1. Calculates $GSOMD=H(E_M(GSO))$, which is the message digest, or hash, of an encryption of $GSO$.

2. Calculates $PIMD=H(E_B(PI))$, which is the message digest of an encryption of $PI$.

3. Concatenates $GSOMD$ and $PIMD$ to obtain $PIMD||GSOMD$, then computes the hash of the result to obtain the payment-order message digest $POMD=H(PIMD||GSOMD)$.

4. Signs $POMD$ by computing $DS=D_C(POMD)$. This is the dual signature.

5. Sends $E_M(GSO)$, $DS$, $PIMD$, and $E_B(PI)$ to the Merchant.

The Merchant then does the following:

1. Calculates $H(E_M(GSO))$ (which should equal GSOMD).

2. Calculates $H(PIMD||H(E_M(GSO)))$ and $E_C(DS)$. If they are equal, then the Merchant has verified the Cardholder’s signature and is therefore convinced that the order is from the Cardholder.

3. Computes $D_M(E_M(GSO))$ to obtain $GSO$.

4. Sends $GSOMD$, $E_B(PI)$, and $DS$ to the Bank.

The Bank now performs the following:

1. Computes $H(E_B(PI))$ (which should equal PIMD).

2. Concatenates $H(E_B(PI))$ and $GSOMD$.

3. Computes $H\left(H(E_B(PI))||GSOMD\right)$ and $E_C(DS)$. If they are equal, the Bank has verified the Cardholder’s signature.

4. Computes $D_B(E_B(PI))$, obtaining the payment instructions $PI$.

5. Returns an encrypted (with $E_M$) digitally signed authorization to the Merchant, guaranteeing payment.

The Merchant completes the procedure as follows:

1. Returns an encrypted (with $E_C$) digitally signed receipt to the Cardholder, indicating that the transaction has been completed.

The Merchant only sees the encrypted form $E_B(PI)$ of the payment instructions, and so does not see the credit card number.
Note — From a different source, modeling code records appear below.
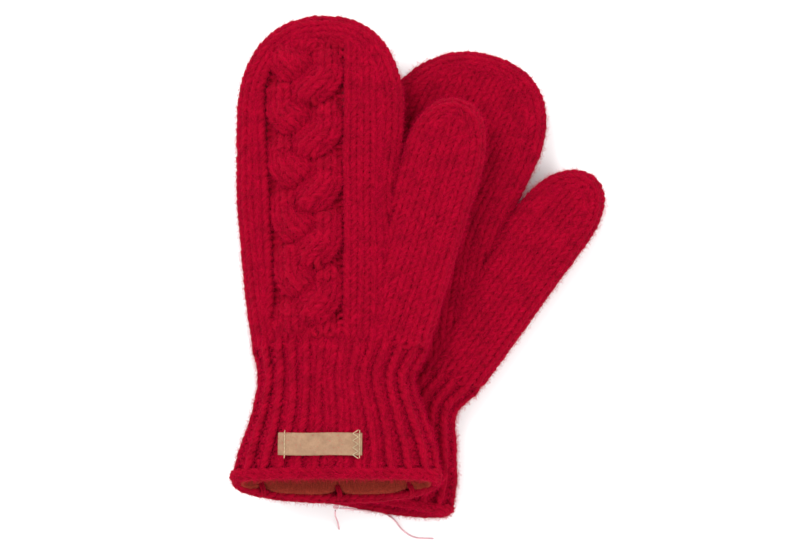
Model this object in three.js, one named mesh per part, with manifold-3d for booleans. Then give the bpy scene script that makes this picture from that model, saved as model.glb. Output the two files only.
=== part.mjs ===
// A pair of cable-knit mittens with fleece linings, laid on a table: the right mitten palm up,
// the left mitten on top of it with its cabled back up. Millimetres, +Z up, fingertips towards +Y.
import * as THREE from "three";
import { mergeVertices } from "three/addons/utils/BufferGeometryUtils.js";
import Module from "manifold-3d";

const wasm = await Module();
wasm.setup();

// ---- Driving dimensions ----
const LENGTH = 275; // cuff rim to fingertip
const TIP_START = 215; // where the fingertip starts to round off
const TIP_ROUND = 2.25; // exponent of the rounded fingertip
// The mitten at stations along its length: y, centre x, half width, thickness.
const STATIONS = [
  [0, 9.5, 57.6, 25],
  [16, 10.2, 54.6, 24],
  [40, 10.2, 48.0, 22.2],
  [67, 8.8, 43.2, 21],
  [90, 10.9, 49.8, 21.8],
  [112, 5.4, 47.7, 22.4],
  [140, 0.8, 46.0, 22.8],
  [170, -2.5, 45.5, 23],
  [205, -1.2, 47.3, 23],
  [240, -0.8, 47.6, 23],
  [LENGTH, -0.8, 47.6, 23],
];
const SECTION_ROUND = 2.6; // exponent of the pillow-shaped cross-section
const RIM_SLANT = 12; // how much further the lower layer of the cuff reaches

const KNIT = 3.6; // wall of the knitted fabric
const FLEECE = 2.2; // wall of the lining
const GAP = 0.35; // between touching pieces
const CUFF_EDGE = 7; // length of the cast-on edge
const CUFF_END = 90; // where the rib ends and the hand begins
const RIBS = 26; // knit ribs around the cuff
const RIB_DEPTH = 0.9;
const LINING_START = 0.6; // the lining is set back from the rim

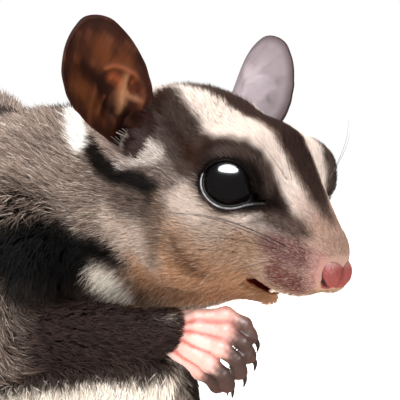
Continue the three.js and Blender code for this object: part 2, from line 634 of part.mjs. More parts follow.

It would be infeasible for the Merchant or the Bank to modify any of the information regarding the order because the hash function is used to compute $DS$.

The Bank only sees the message digest of the Goods and Services Order, and so has no idea what is being ordered.

The requirements of integrity, privacy, and security are met by this procedure. In actual implementations, several more steps are required in order to protect authenticity. For example, it must be guaranteed that the public keys being used actually belong to the participants as claimed, not to impostors. Certificates from a trusted authority are used for this purpose.